PortraitOfanArtist_TheMET(4)
David Hockney. British, born in 1937 Portrait of an Artist ( Pool with Two Figures) 1972

The challenge with this piece was speed of execution, we were only at the hotel for one night, so this was begun at 3pm for about 4 hours into the evening and finished the following morning between 9am and 1pm thanks to the understanding hotel owners who let me continue despite having checked out.

The main problem with this, is the dramatic shift in light half way through. What was spotlit by evening sun was completely in shade by morning and vice versa.

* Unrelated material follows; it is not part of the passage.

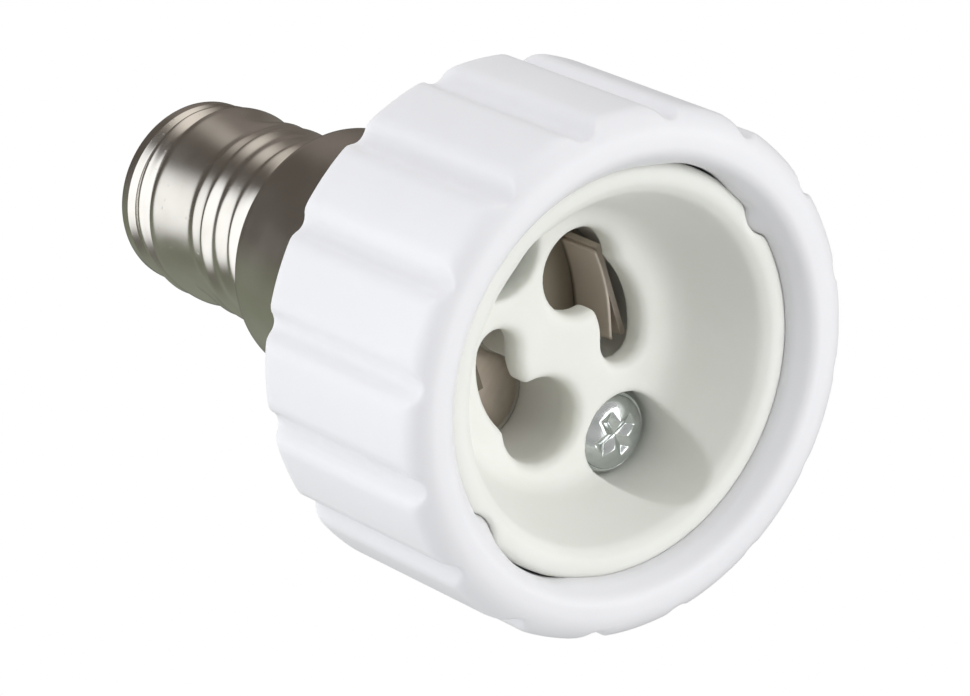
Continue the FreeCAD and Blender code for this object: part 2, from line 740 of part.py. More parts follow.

I worked into a Venetian red base in this painting which sped up the process. With an attractive mid-tone you are then painting what matters rather than filling the white of a blank canvas.

Saturday, 3 August 2013

Oil Painting 7 - Happy Donut Cafe


I was aware a lot of my takes on San Francisco had been big, large vistas and I wanted to start a piece that gave more day to day intimacy, that reflected the immensely rich cafe culture, and that was an interior that involved some human interaction. The Happy Donut Cafe, a 24hr budget coffee shop and bakery kindly allowed access and so we started our very own window display of painting Karen whilst she worked on the laptop plied with beakers of coffee. I liked the vantage point of being lower down than pavement level so the pedestrians strutting past would tower over us.

The American cafe paintings of Edward Hopper and his uses of the compositional device of a window in separating two worlds were a major influence on this piece.

Edward Hopper - A room in Brooklyn 1932



Thursday, 1 August 2013

Sketching with the San Francisco Sketchers at the Merola Opera Program inside Yerba Bueno Gardens



A friend recommended the 'Meetup' website for activities in New York. The website looks like it could be a very useful tool for very quickly meeting some of the active local art community in foreign destinations. I joined the SF Sketchers group and requested to come along to this meeting, sketching a superb open air opera performance in Yerbs Bueno Gardens.